Quote:
Originally Posted by TaxGuru
Incorrect. When all the cases are consistent, they are correct. Given the lack of specificity in the Income Tax Act and the fact that we have a self-assessing income tax system, it is more reasonable than not to regard the case law as being the prevailing law on the issue.
This isn't a question of law -- every decision takes the time to explicitly state that gambling winnings from a professional gambler are income from a taxable source. They then conclude that the individual before them is not a professional gambler which is a question of fact.
The reason you have consistent outcomes is that CRA uses the same losing argument in every case. CRA continuously attempts to argue that someone is a professional player based on a combination of working backwards from the outcome and an attempt at extrapolation of the player's intent from his behaviour. That wasn't a bad argument to try the first time but once it has been rejected several times that CRA continues to try to be successful using an argument the court has made more than clear is insufficient is incompetence. That doesn't change the fact that it would be easy (although possibly costly) to win one of these cases if CRA presented the argument the court has been telegraphing it needs from day one.
Quote:
Of course, you are free to disagree with the outcomes of the cases from a policy perspective. Attacking the intelligence or competence of the administrators of the tax system and also those adjudicating disputes thereunder seems rather puerile.
One of my torts exams involved a question where grounding. Students who somehow managed to get into their 20s without knowing what it means to ground something applied the law correctly but got the wrong answer because they didn't understand what they were talking about. This is what is happening here. Every decision shows a lack of understanding about basic probability. The law is being applied correctly but the person applying it does not understand math or gambling.
With respect to CRA I have never had any dealings with them (unrelated to gambling) where I have not walked away thinking the person was incompetent. When it comes to gambling as a business cases they repeatedly advance an argument that they know is a loser hoping for a different outcome. Why would anyone expect that? It hasn't even occurred to them that if you read the decisions the court is telling CRA what it needs to find someone a professional gambler.

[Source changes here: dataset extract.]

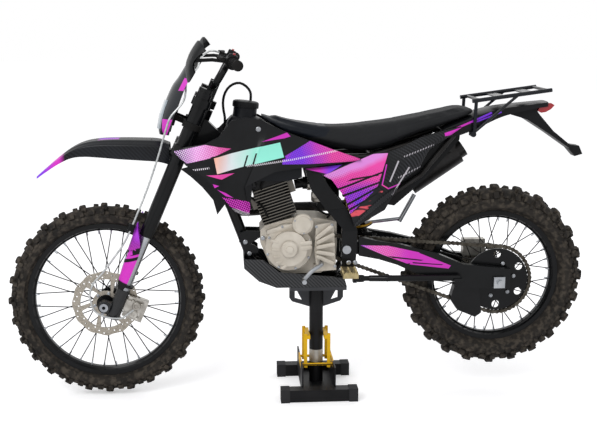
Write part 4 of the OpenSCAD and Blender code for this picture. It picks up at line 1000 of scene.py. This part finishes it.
makePiece("shroudPanels", mirrored(shell(*ruled(shroudTop, shroudLow, 8))), "chassis", shroudFilm,
          ["shrouds"], crease=50)
makePiece("shroudDucts", mirrored(shell(*ruled(scoopRear, scoopFront, 2))), "chassis", blackPlastic)
castingSide, fit, wall = 120.0, 0.3, 4.0
panelFront = castingSide + fit + wall
panelTop = [(8, 836, panelFront), (60, 838, panelFront), (137, 846, 122.5), (200, 865, 121.2),
            (240, 880, 118), (295, 888, 118), (340, 902, 117), (403, 934, 115), (480, 956, 108),
            (552, 972, 98)]
panelLow = [(8, 826, panelFront), (60, 816, panelFront + 2), (100, 796, 134), (148, 731, 138),
            (181, 629, 138), (285, 689, 136), (341, 786, 128), (406, 832, 118), (440, 892, 110),
            (549, 964, 98)]
rightLow = [(x, max(z, 728 + max(0, x - 230) * 0.5), y) for x, z, y in panelLow]
leftPanel = shell(*ruled(panelTop, panelLow, 8))
points, faces = shell(*ruled(panelTop, rightLow, 8))
makePiece("sidePanels", together(leftPanel, (points * (1, -1, 1), faces)), "chassis", panelFilm,
          ["side_panels"], crease=50)
print("tank and panels made")

# tail, fenders, mask, guards
tailStations = [(486, 930, 964, 88), (545, 938, 990, 86), (612, 962, 1014, 80), (700, 1000, 1034, 70),
                (790, 1022, 1044, 60), (872, 1034, 1052, 48)]


def tailGrid(thick, across=41):
    # z = top - wall - (top - low - wall)*a^4; the half width is reached at two thirds of the row
    x, low, high, wide = (np.array(v)[:, None] for v in zip(*easeThrough(tailStations, 6)))
    k = np.linspace(-1, 1, across)[None]
    a = np.abs(k)
    return np.stack([x + 0 * k, (wide - thick) * np.sign(k) * np.minimum(1, a * 1.5),
                     high - thick - (high - low - thick) * a ** 4], -1)


plateArm = [(744, 1036.5), (742, 1006), (802, 988), (884, 936), (960, 884), (968, 892), (900, 946),
            (848, 1004), (838, 1017), (828, 1045)]
plateTip = [(955, 888), (986, 854), (1014, 862), (1000, 892), (970, 896)]


def slab(outline, *sections):  # outline in x and z, scaled by s about its middle at each depth y
    outline = np.asarray(outline, float)
    middle = outline.mean(0)
    return skin(np.stack([np.insert(middle + (outline - middle) * s, 1, y, axis=1) for s, y in sections]))


def plate(outline, half):  # slab that is drawn in a little at both faces
    return slab(outline, (0.96, -half), (1.0, -half * 0.92), (1.0, half * 0.92), (0.96, half))


makePiece("tailShell", shell(tailGrid(0), tailGrid(4)), "chassis", tailFilm,
          ["rear_fender"], crease=45)
makePiece("plateArm", together(plate(plateArm, 38), plate(plateTip, 24)), "chassis", blackPlastic,
          crease=30)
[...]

Then there is how CRA deals with the gambling evidence. Take the Proline case -- the bettor had an expert testify that given how terrible the payouts on the lottery parleys were it was impossible regardless of skill to be +EV. That is very likely true if we didn't consider that the OLG at the time was publishing locked lines as much as seven days in advance. That completely changes everything but the Leblanc's expert didn't take that into consideration and CRA never caught that. OLG understood what was happening and made changes so that people could not exploit the sports lottery the way the Leblancs had. CRA lost the Leblanc case because they didn't understand sports betting.
Quote:
If I were a judge faced with a gambling tax case now, I think it would be very challenging to counter the accumulated case law to find a poker player taxable.
There is no accumulated case law to counter -- every single decision explicitly states that winnings by a professional player are income from a taxable source. That in these cases the judge then proceeds to (in some instances) incorrectly decide that the individual before them is not a professional player is a question of fact. These cases don't set any precedent -- at most they give limited insight into what criteria the court considers sufficient to consider someone a professional (or since CRA loses all of them -- what the court considers insufficient). The court makes it very clear what CRA needs to do to be successful and when CRA starts to do that they will start winning these cases -- as long as CRA keeps presenting the losing argument they will keep losing. It is really that simple.